Can this team balance innovation with context? This is a challenge that will require a grand solution, a “bold move,” per the 360 directive. We have entertained planners from throughout the world over the years, and many have commented that they’ve never encountered obstacles of such proportion. A traditional project approach just won’t do. However, the grand gesture must also fit within the context of those things that define us as a city – a place which exudes great bravado while opening its arms with a warm, southern welcome. The final solution must also communicate between two highly contrasting environments, the intensity of the Central Business District’s built environment and the organic softness of the Trinity River.

Can this team create people places? To us, as the management entity of Downtown Dallas, the actual use of the space is critical. Too often we have seen form trump function, leading to aesthetically stunning structures that are… lifeless. Downtowns, by definition, are about bustle, activity, community and the convergence of neighborhoods and culture. One of the transformative strategies presented in Downtown Dallas 360 clearly addresses this principle, “Create vibrant streets and public spaces.” The tactics contained therein include: programming parks and plazas, enhancing streetscapes, increasing street vendors and putting an outdoor café just about anywhere there is opportunity. The vision for the Trinity River Corridor certainly creates these vibrant places (many of which are beginning to come to fruition), therefore its connection to Downtown must do the same.

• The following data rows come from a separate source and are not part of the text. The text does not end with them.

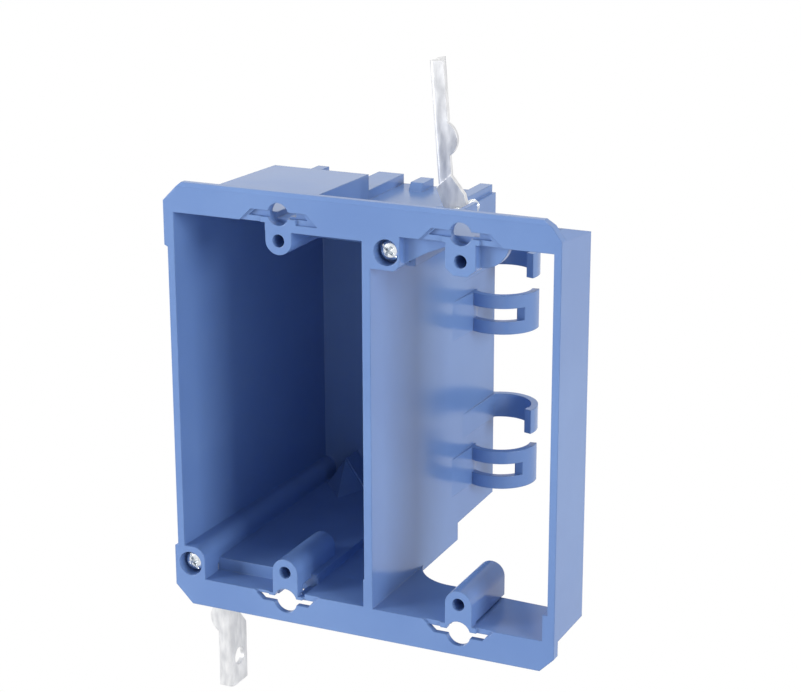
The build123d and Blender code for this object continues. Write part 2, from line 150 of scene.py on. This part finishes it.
armSteel = {
    "name": "rolledSteel",
    "metallic": 0.6,
    "specular": 0.5,
    "stretch": (1.0, 1.0, 0.35),
    "colours": (srgb(200, 201, 204), srgb(240, 240, 240)),
    "colourPattern": (500.0, 4.0),
    "colourSpread": (0.3, 0.7),
    "roughness": (0.30, 0.45),
    "roughPattern": (500.0, 4.0),
    "edgeRadius": 0.2 * mm,
    "reliefPattern": (500.0, 4.0),
    "relief": (0.02 * mm, 0.2),
}

roughSpread = (0.3, 0.7)
edgeSamples = 6


def newMaterial(name):
    material = bpy.data.materials.new(name)
    material.use_nodes = True
    tree = material.node_tree
    shader = next(n for n in tree.nodes if n.type == "BSDF_PRINCIPLED")
    return material, tree, shader


def noise(tree, vector, pattern):
    node = tree.nodes.new("ShaderNodeTexNoise")
    node.inputs["Scale"].default_value, node.inputs["Detail"].default_value = pattern
    tree.links.new(vector, node.inputs["Vector"])
    return node.outputs["Fac"]


def ramp(tree, value, spread, colours):
    node = tree.nodes.new("ShaderNodeValToRGB")
    for stop, position, colour in zip(node.color_ramp.elements, spread, colours):
        stop.position, stop.color = position, colour
    tree.links.new(value, node.inputs["Fac"])
    return node.outputs["Color"]


def makeFinish(p):
    material, tree, shader = newMaterial(p["name"])
    shader.inputs["Metallic"].default_value = p["metallic"]
    shader.inputs["Specular IOR Level"].default_value = p["specular"]
    coords = tree.nodes.new("ShaderNodeTexCoord")
    mapping = tree.nodes.new("ShaderNodeMapping")
    mapping.inputs["Scale"].default_value = p["stretch"]
    tree.links.new(coords.outputs["Object"], mapping.inputs["Vector"])
    vector = mapping.outputs["Vector"]

    colour = ramp(tree, noise(tree, vector, p["colourPattern"]), p["colourSpread"], p["colours"])
    tree.links.new(colour, shader.inputs["Base Color"])
    greys = [grey(v) for v in p["roughness"]]
    roughness = ramp(tree, noise(tree, vector, p["roughPattern"]), roughSpread, greys)
    tree.links.new(roughness, shader.inputs["Roughness"])

    edge = tree.nodes.new("ShaderNodeBevel")
    edge.samples = edgeSamples
    edge.inputs["Radius"].default_value = p["edgeRadius"]
    bump = tree.nodes.new("ShaderNodeBump")
    bump.inputs["Distance"].default_value, bump.inputs["Strength"].default_value = p["relief"]
    tree.links.new(noise(tree, vector, p["reliefPattern"]), bump.inputs["Height"])
    tree.links.new(edge.outputs["Normal"], bump.inputs["Normal"])
    tree.links.new(bump.outputs["Normal"], shader.inputs["Normal"])
    return material


def dress(node, material):
    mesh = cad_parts[node].data
    mesh.materials.clear()
    mesh.materials.append(material)


# Threaded screws, in place of the plain ones. The head's outline is in shares of its
# radius and height, and each recess row is a depth, a half length and a half width
screwForm = {
    "axes": {"upper": (4.6 * mm, 41.8 * mm), "lower": (-49.6 * mm, -43.9 * mm)},
    "bodies": {"upper": "top_screw", "lower": "bottom_screw"},
    "turned": {"upper": 38.0, "lower": 62.0},
    "crest": 1.74 * mm,
    "root": 1.3 * mm,
    "pitch": 25.4 / 32 * mm,
    "flankGain": 1.3125,
    "flankDip": 0.12,
    "threadStart": 3.2 * mm,
    "tip": 50.15 * mm,
    "tipTaper": 1.6 * mm,
    "tipNarrow": 0.55,
    "tipMargin": 0.1 * mm,
    "around": 40,
    "perPitch": 10,
    "headFront": -0.98 * mm,
    "headBack": 1.19 * mm,
    "headRadius": 2.53 * mm,
    "headOutline": [(0, 0), (0.3, 0.012), (0.55, 0.05), (0.75, 0.12), (0.88, 0.23),
                    (0.96, 0.4), (1, 0.62), (0.995, 0.8), (0.96, 1), (0, 1)],
    "headSteps": 72,
    "cross": ((-1.28 * mm, 1.59 * mm, 0.374 * mm), (0.37 * mm, 0.48 * mm, 0.255 * mm)),
    "slot": ((-1.33 * mm, 2.15 * mm, 0.26 * mm), (-0.48 * mm, 2.15 * mm, 0.26 * mm)),
    "mergeGap": 0.001 * mm,
    "sharpAngle": 32,
}


def threadRadius(y, angle, p):
    phase = (y / p["pitch"] - angle / (2 * math.pi)) % 1.0
    rise = min(1.0, max(0.0, p["flankGain"] * (1 - abs(2 * phase - 1)) - p["flankDip"]))
    fade = min(1.0, max(0.0, (y - p["threadStart"]) / p["pitch"]))
    radius = p["root"] + (p["crest"] - p["root"]) * (rise * fade)
    left, narrow = p["tip"] - y, p["tipNarrow"]
    if left < p["tipTaper"]:
        share = narrow + (1 - narrow) * left / p["tipTaper"]
        radius = min(radius, p["root"] * share + p["tipMargin"])
    return radius


def addShaft(form, p):
    length = p["tip"] - p["headBack"]
    count = int(length / p["pitch"] * p["perPitch"])
    last = None
    for i in range(count + 1):
        y = p["headBack"] + length * i / count
        ring = []
        for k in range(p["around"]):
            a = 2 * math.pi * k / p["around"]
            r = threadRadius(y, a, p)
            ring.append(form.verts.new((r * math.cos(a), y, r * math.sin(a))))
        if last:
            for k in range(p["around"]):
                n = (k + 1) % p["around"]
                form.faces.new((last[k], last[n], ring[n], ring[k]))
        last = ring
    form.faces.new(last)


def headMesh(p):
    front, high = p["headFront"], p["headBack"] - p["headFront"]
    form = bmesh.new()
    verts = [form.verts.new((x * p["headRadius"], front + y * high, 0)) for x, y in p["headOutline"]]
    edges = [form.edges.new(pair) for pair in zip(verts, verts[1:])]
    bmesh.ops.spin(form, geom=verts + edges, cent=(0, 0, 0), axis=(0, 1, 0), dvec=(0, 0, 0),
                   angle=2 * math.pi, steps=p["headSteps"], use_merge=True)
    bmesh.ops.remove_doubles(form, verts=form.verts, dist=p["mergeGap"])
    bmesh.ops.recalc_face_normals(form, faces=form.faces)
    return meshFrom(form, "head")


def addBlock(form, rows, turn):
    front, back = [[form.verts.new(turn @ Vector((sx * reach, y, sz * half)))
                    for sx, sz in ((-1, -1), (1, -1), (1, 1), (-1, 1))] for y, reach, half in rows]
    form.faces.new(front)
    form.faces.new(back)
    for k in range(4):
        n = (k + 1) % 4
        form.faces.new((front[k], front[n], back[n], back[k]))


def recessMesh(p):
    form = bmesh.new()
    for rows, degrees in ((p["cross"], 0), (p["cross"], 90), (p["slot"], 0)):
        addBlock(form, rows, Matrix.Rotation(math.radians(degrees), 4, "Y"))
    bmesh.ops.recalc_face_normals(form, faces=form.faces)
    return meshFrom(form, "recess")


def cutMesh(mesh, cutter):
    solid, tool = addObject("solid", mesh), addObject("tool", cutter)
    step = solid.modifiers.new("cut", "BOOLEAN")
    step.operation, step.solver, step.object, step.use_self = "DIFFERENCE", "EXACT", tool, True
    graph = bpy.context.evaluated_depsgraph_get()
    made = bpy.data.meshes.new_from_object(solid.evaluated_get(graph))
    for thing in (solid, tool):
        bpy.data.objects.remove(thing)
    return made


def addScrew(which, p, material):
    form = bmesh.new()
    form.from_mesh(cutMesh(headMesh(p), recessMesh(p)))
    addShaft(form, p)
    x, z = p["axes"][which]
    turn = Matrix.Rotation(math.radians(p["turned"][which]), 4, "Y")
    bmesh.ops.transform(form, verts=form.verts, matrix=Matrix.Translation((x, 0, z)) @ turn)
    bmesh.ops.recalc_face_normals(form, faces=form.faces)
    mesh = meshFrom(form, which + "ThreadedScrew")
    mesh.materials.append(material)
    mesh.shade_smooth()
    mesh.set_sharp_from_angle(angle=math.radians(p["sharpAngle"]))
    piece = addObject(which + "ThreadedScrew", mesh)
    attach(piece, p["bodies"][which])
    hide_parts(which + "_screw")


plastic, zinc, steel = (makeFinish(p) for p in (bluePlastic, zincPlate, armSteel))
dress("box_body", plastic)
for which in ("upper", "lower"):
    dress(which + "_screw", zinc)
    addScrew(which, screwForm, zinc)
    dress(which + "_retainer", steel)
print("finishes made")


# Floor and lights
studio = {
    "floor": srgb(238, 238, 240),
    "floorRoughness": 0.8,
    "floorHalf": 3.0,
    "floorGap": 0.2 * mm,
    "world": 0.36,
    "lamps": {
        "keyLight": {"place": (-1.0, -0.75, 0.28), "size": 0.5, "power": 12.0},
        "sideLight": {"place": (1.05, -0.34, 0.3), "size": 0.4, "power": 6.5},
        "topLight": {"place": (-0.15, 0.12, 1.15), "size": 0.4, "power": 5.0},
    },
}


def softLight(name, setup):
    data = bpy.data.lights.new(name, "AREA")
    data.shape, data.size, data.energy = "SQUARE", setup["size"], setup["power"]
    place = Vector(setup["place"])
    aim = (-place).to_track_quat("-Z", "Y").to_matrix().to_4x4()
    addObject(name, data).matrix_world = Matrix.Translation(place) @ aim


def whiteBehind(tree, lit, glowKind):
    path = tree.nodes.new("ShaderNodeLightPath")
    seen = path.outputs["Is Camera Ray"]
    for ray in ("Is Glossy Ray", "Is Transmission Ray"):
        either = tree.nodes.new("ShaderNodeMath")
        either.operation = "MAXIMUM"
        tree.links.new(seen, either.inputs[0])
        tree.links.new(path.outputs[ray], either.inputs[1])
        seen = either.outputs[0]
    glow = tree.nodes.new(glowKind)
    glow.inputs["Color"].default_value = grey(1.0)
    glow.inputs["Strength"].default_value = 1.0
    mix = tree.nodes.new("ShaderNodeMixShader")
    output = next(n for n in tree.nodes if n.type in ("OUTPUT_MATERIAL", "OUTPUT_WORLD"))
    tree.links.new(seen, mix.inputs[0])
    tree.links.new(lit, mix.inputs[1])
    tree.links.new(glow.outputs[0], mix.inputs[2])
    tree.links.new(mix.outputs[0], output.inputs["Surface"])


def addFloor(s):
    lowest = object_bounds()[0][2]
    form = bmesh.new()
    bmesh.ops.create_grid(form, x_segments=1, y_segments=1, size=s["floorHalf"])
    bmesh.ops.translate(form, verts=form.verts, vec=(0, 0, lowest - s["floorGap"]))
    mesh = meshFrom(form, "studioFloor")
    floor = addObject("studioFloor", mesh)
    material, tree, shader = newMaterial("studioFloor")
    shader.inputs["Base Color"].default_value = s["floor"]
    shader.inputs["Roughness"].default_value = s["floorRoughness"]
    whiteBehind(tree, shader.outputs["BSDF"], "ShaderNodeEmission")
    mesh.materials.append(material)
    floor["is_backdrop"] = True


def addWorld(s):
    world = bpy.data.worlds.new("studioWorld")
    bpy.context.scene.world = world
    world.use_nodes = True
    tree = world.node_tree
    background = next(n for n in tree.nodes if n.type == "BACKGROUND")
    background.inputs["Color"].default_value = grey(1.0)
    background.inputs["Strength"].default_value = s["world"]
    whiteBehind(tree, background.outputs["Background"], "ShaderNodeBackground")


addFloor(studio)
for name, setup in studio["lamps"].items():
    softLight(name, setup)
addWorld(studio)
bpy.context.scene.view_settings.view_transform = "Standard"
print("studio set")
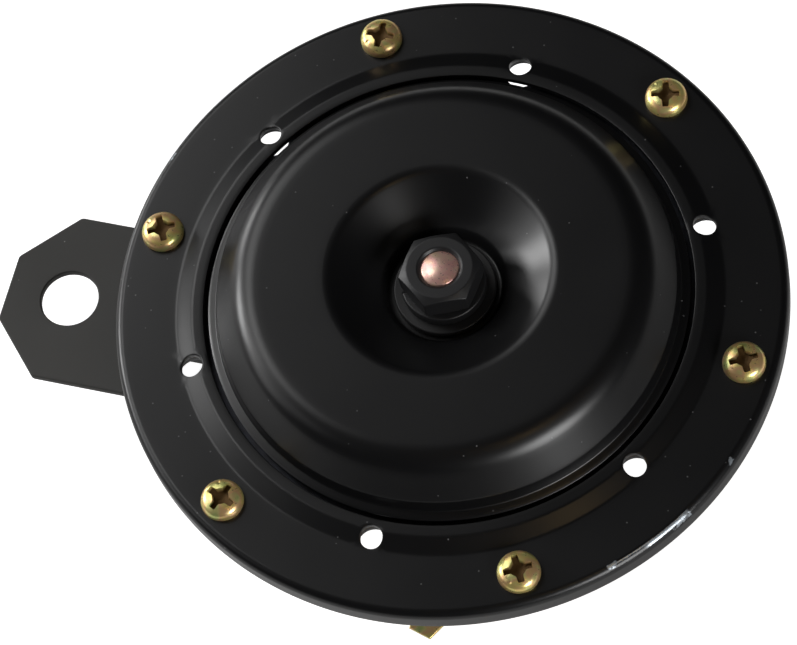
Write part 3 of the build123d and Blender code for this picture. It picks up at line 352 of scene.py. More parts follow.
def place_group(tree, name, **inputs):
    """A shared group in a material, with its inputs fed by name."""
    node = tree.nodes.new("ShaderNodeGroup")
    node.node_tree = bpy.data.node_groups[name]
    for key, value in inputs.items():
        feed(tree, node.inputs[key.replace("_", " ")], value)
    return node.outputs[0]


def finish_shader(tree, output, color, roughness, peel_scale, peel_strength, **settings):
    """A Principled shader with a varying colour and roughness, and with orange peel."""
    peel = place_group(tree, "orange_peel", Scale=peel_scale, Strength=peel_strength)
    shader = add_node(tree, "BsdfPrincipled", Base_Color=color, Roughness=roughness, Normal=peel, **settings)
    feed(tree, output.inputs["Surface"], shader.outputs[0])


# %% [markdown]
# The black is a stoving paint: smooth, faintly uneven in gloss, with orange peel and a little dust. The
# ring has been knocked about on its edge, so its black is a variant with rubs in it, where pale steel
# shows. The strip is dipped in a dull paint, and the can in a satin one.

# %% Paints
GLOSS_CLOUDS = 60.0        # how fine the unevenness of a paint's gloss is, per metre
GLOSS_SPREAD = (0.88, 1.14)   # the roughness drifts between these shares of its own value
PAINT_PEEL = 900.0
DUST_CELLS = 1100.0
BARE_STEEL = (0.42, 0.46, 0.50, 1.0)
BARE_METALLIC = 0.7
DUST_PALER = (3, 0.10)     # dust is so many times the paint's colour, and so much more
RIM_RUBS = [               # angle, half width, radius, reach and grain
    (-47.0, 2.2, 59.0, 0.9, 1.1), (-36.0, 6.0, 59.25, 0.45, 0.35), (-33.0, 4.0, 59.6, 0.6, 1.0),
    (-20.0, 1.6, 59.2, 0.9, 1.2), (-43.0, 9.0, 59.0, 0.25, 0.9), (163.0, 3.0, 59.3, 0.5, 1.2),
]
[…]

We’ve witnessed what the mending of two urban neighborhoods with an activated public space can do in the short time since Klyde Warren Park’s opening. People have been brought together, not just to visit the attraction, but to integrate experiences on both sides of the former chasm, spurring social and economic growth. The same opportunity, magnified one-hundred-fold, lies ahead when we connect the core of Downtown with the Trinity River.